>>>>

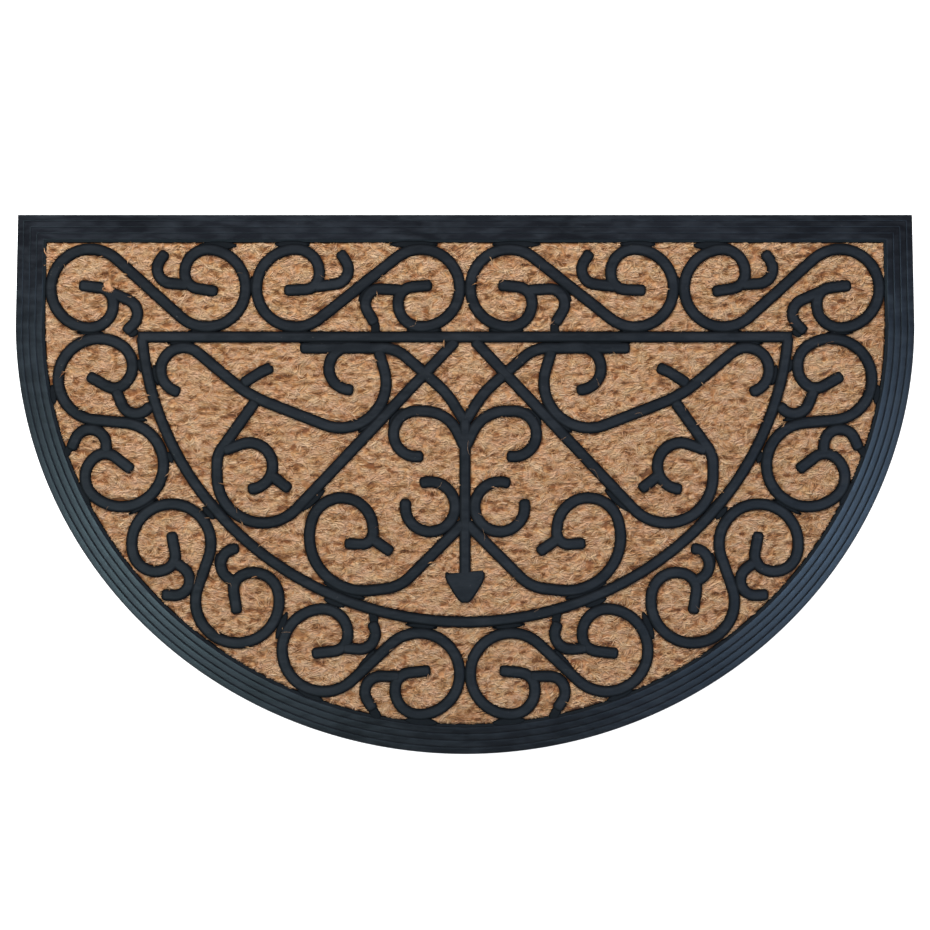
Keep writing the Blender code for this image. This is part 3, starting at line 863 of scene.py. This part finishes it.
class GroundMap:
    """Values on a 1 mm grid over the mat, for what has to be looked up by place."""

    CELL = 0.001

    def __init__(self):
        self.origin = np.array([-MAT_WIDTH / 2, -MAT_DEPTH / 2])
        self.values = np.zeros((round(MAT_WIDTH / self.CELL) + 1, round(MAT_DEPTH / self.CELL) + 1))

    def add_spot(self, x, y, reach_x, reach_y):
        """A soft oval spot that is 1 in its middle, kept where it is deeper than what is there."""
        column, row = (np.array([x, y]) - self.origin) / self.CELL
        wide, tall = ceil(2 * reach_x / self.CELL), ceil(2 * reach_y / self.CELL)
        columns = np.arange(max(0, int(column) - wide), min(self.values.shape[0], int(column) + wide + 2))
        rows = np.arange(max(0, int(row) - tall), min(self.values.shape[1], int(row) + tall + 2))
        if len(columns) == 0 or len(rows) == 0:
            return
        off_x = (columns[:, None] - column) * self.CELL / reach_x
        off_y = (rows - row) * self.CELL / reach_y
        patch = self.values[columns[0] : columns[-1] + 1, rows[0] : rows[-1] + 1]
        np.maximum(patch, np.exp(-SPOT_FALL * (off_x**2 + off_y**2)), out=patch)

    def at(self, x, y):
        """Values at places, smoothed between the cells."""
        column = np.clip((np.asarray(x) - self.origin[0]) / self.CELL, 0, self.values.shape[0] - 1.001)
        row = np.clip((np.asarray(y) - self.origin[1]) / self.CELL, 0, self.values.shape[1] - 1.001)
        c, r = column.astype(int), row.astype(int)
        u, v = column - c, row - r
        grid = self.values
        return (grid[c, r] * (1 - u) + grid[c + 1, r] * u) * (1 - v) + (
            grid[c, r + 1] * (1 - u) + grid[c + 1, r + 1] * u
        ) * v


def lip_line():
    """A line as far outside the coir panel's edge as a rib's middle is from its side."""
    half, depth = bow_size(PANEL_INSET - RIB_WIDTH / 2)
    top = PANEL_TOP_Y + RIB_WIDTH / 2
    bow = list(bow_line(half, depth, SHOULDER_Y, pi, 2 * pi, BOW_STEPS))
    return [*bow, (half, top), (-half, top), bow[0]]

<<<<

Set exercise> Without changing anything, quote the lines from the top of the data to the line that contains "CELL = 0.001", including that line.

Exercise output>
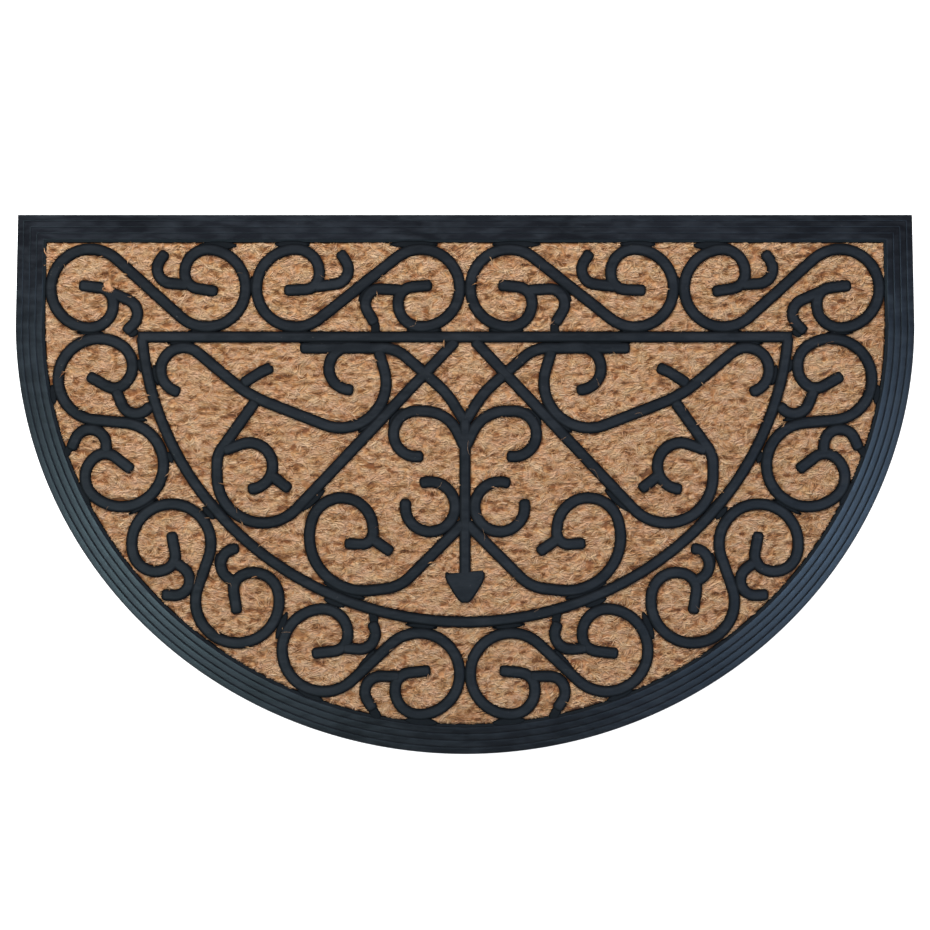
Keep writing the Blender code for this image. This is part 3, starting at line 863 of scene.py. This part finishes it.
class GroundMap:
    """Values on a 1 mm grid over the mat, for what has to be looked up by place."""

    CELL = 0.001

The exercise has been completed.